Skip to main content

The predictability of implicit causes: testing frequency and topicality explanations

CUNY 2019 Shuang Guan and Jennifer Arnold

Shuang Guan

Department of Linguistics, Swarthmore College, Swarthmore

and

Jennifer E. Arnold

Department of Psychology and Neuroscience, University of North Carolina at Chapel Hill, Chapel Hill

 

 

 

 

Guan, S. & Arnold, J. E. (in press). The predictability of implicit causes: testing frequency and topicality explanations. Discourse Processes.

ABSTRACT

In discourses involving implicit causality, the implicit cause of the event is referentially predictable; i.e. it is likely to be re-mentioned. But it is unclear how referential predictability is calculated. We test two possible explanations: 1) The frequency account suggests that people learn that implicit causes are predictable through experience with the most frequent patterns of reference in natural language; 2) The topicality account asks whether implicit causes tend to play topical roles in the discourse, which itself may lead to the perception of discourse accessibility.

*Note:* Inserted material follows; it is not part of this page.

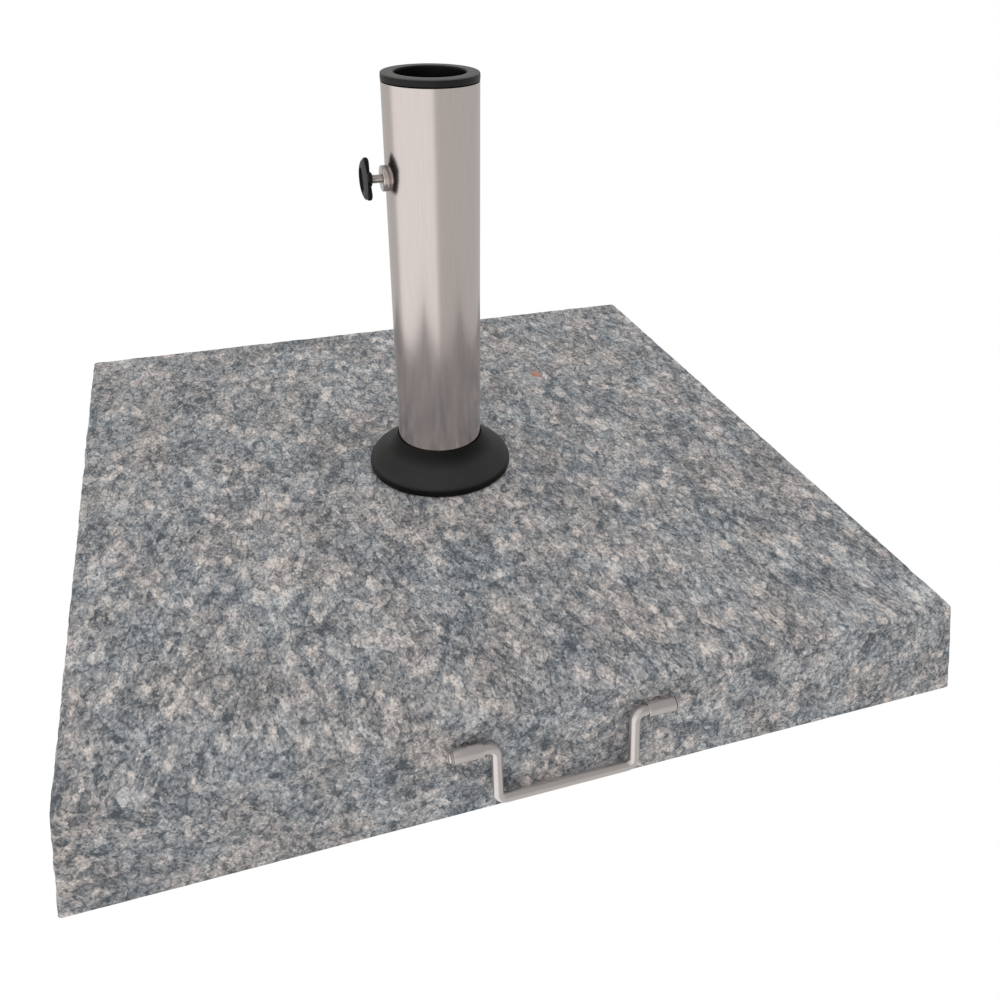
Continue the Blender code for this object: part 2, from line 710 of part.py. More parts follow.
def make_roller_fixings(steel):
    outer = CHEEK_INNER + BRACKET_SHEET + GAP
    end = outer + AXLE_HEAD_HEIGHT
    axle = [
        (0.0, -end),
        (AXLE_HEAD_RADIUS - 0.0010, -end),
        (AXLE_HEAD_RADIUS, -end + 0.0010),
        (AXLE_HEAD_RADIUS, -outer),
        (M6_RADIUS, -outer),
        (M6_RADIUS, end),
        (0.0, end),
    ]
    clip = chamfered_ring(M6_RADIUS + GAP, AXLE_CLIP_RADIUS, outer, outer + AXLE_CLIP_THICKNESS, 0.0004)
    for side_name, side in SIDES:
        centre = (side * ROLLER_X, ROLLER_Y, ROLLER_Z)
        turned(f"roller_axle_{side_name}", axle, steel, 14, centre, ALONG_X)
        turned(f"axle_clip_{side_name}", clip, steel, 14, centre, ALONG_X)
    web_rear = REAR_FACE - NOTCH_DEPTH + GAP + BRACKET_SHEET
    head = web_rear + GAP
    for number, x in enumerate(bracket_screw_places(), start=1):
        screw = [
            (0.0, -BRACKET_SCREW_LENGTH + 0.0012),
            (0.0010, -BRACKET_SCREW_LENGTH + 0.0012),
            (BRACKET_SCREW_RADIUS, -BRACKET_SCREW_LENGTH + 0.0050),
            (BRACKET_SCREW_RADIUS, 0.0),
            (BRACKET_SCREW_HEAD, 0.0),
            (BRACKET_SCREW_HEAD - 0.0002, 0.0012),
            (0.0030, 0.0022),
            (0.0, 0.0024),
        ]
        turned(f"bracket_screw_{number}", screw, steel, 12, (x, head, BRACKET_SCREW_Z), ALONG_Y)


def main():
    clear_scene()
    granite = material("granite", (0.26, 0.25, 0.25), 0.75)
    stainless = material("stainless_steel", (0.62, 0.58, 0.56), 0.22, 1.0)
    black_plastic = material("black_plastic", (0.018, 0.018, 0.019), 0.45)
    zinc = material("zinc_plated_steel", (0.55, 0.56, 0.58), 0.38, 1.0)
    rubber = material("black_rubber", (0.022, 0.022, 0.022), 0.85)
    grey_plastic = material("grey_plastic", (0.22, 0.22, 0.23), 0.55)

    make_slab(granite)
    make_pads(rubber)
    make_tube(stainless)
    make_flange(stainless)
    make_flange_bolts(zinc)
    make_cover(black_plastic)
    make_cap(black_plastic)
    make_insert(black_plastic)
    make_clamp(stainless, black_plastic)
    make_bail(stainless)
    make_handle_fixings(stainless, grey_plastic)
    make_roller_wheels(rubber, grey_plastic)
    make_roller_brackets(stainless)
    make_roller_fixings(zinc)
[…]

With two text analyses, we show that implicit causes are frequently re-mentioned, but only if we consider a narrow set of discourse circumstances, which would require comprehenders to track contingent frequencies. We found no evidence for the topicality account: implicit casuality affected predictability but not topicality, and in a corpus of natural speech, implicit causes tended to not occupy topical positions.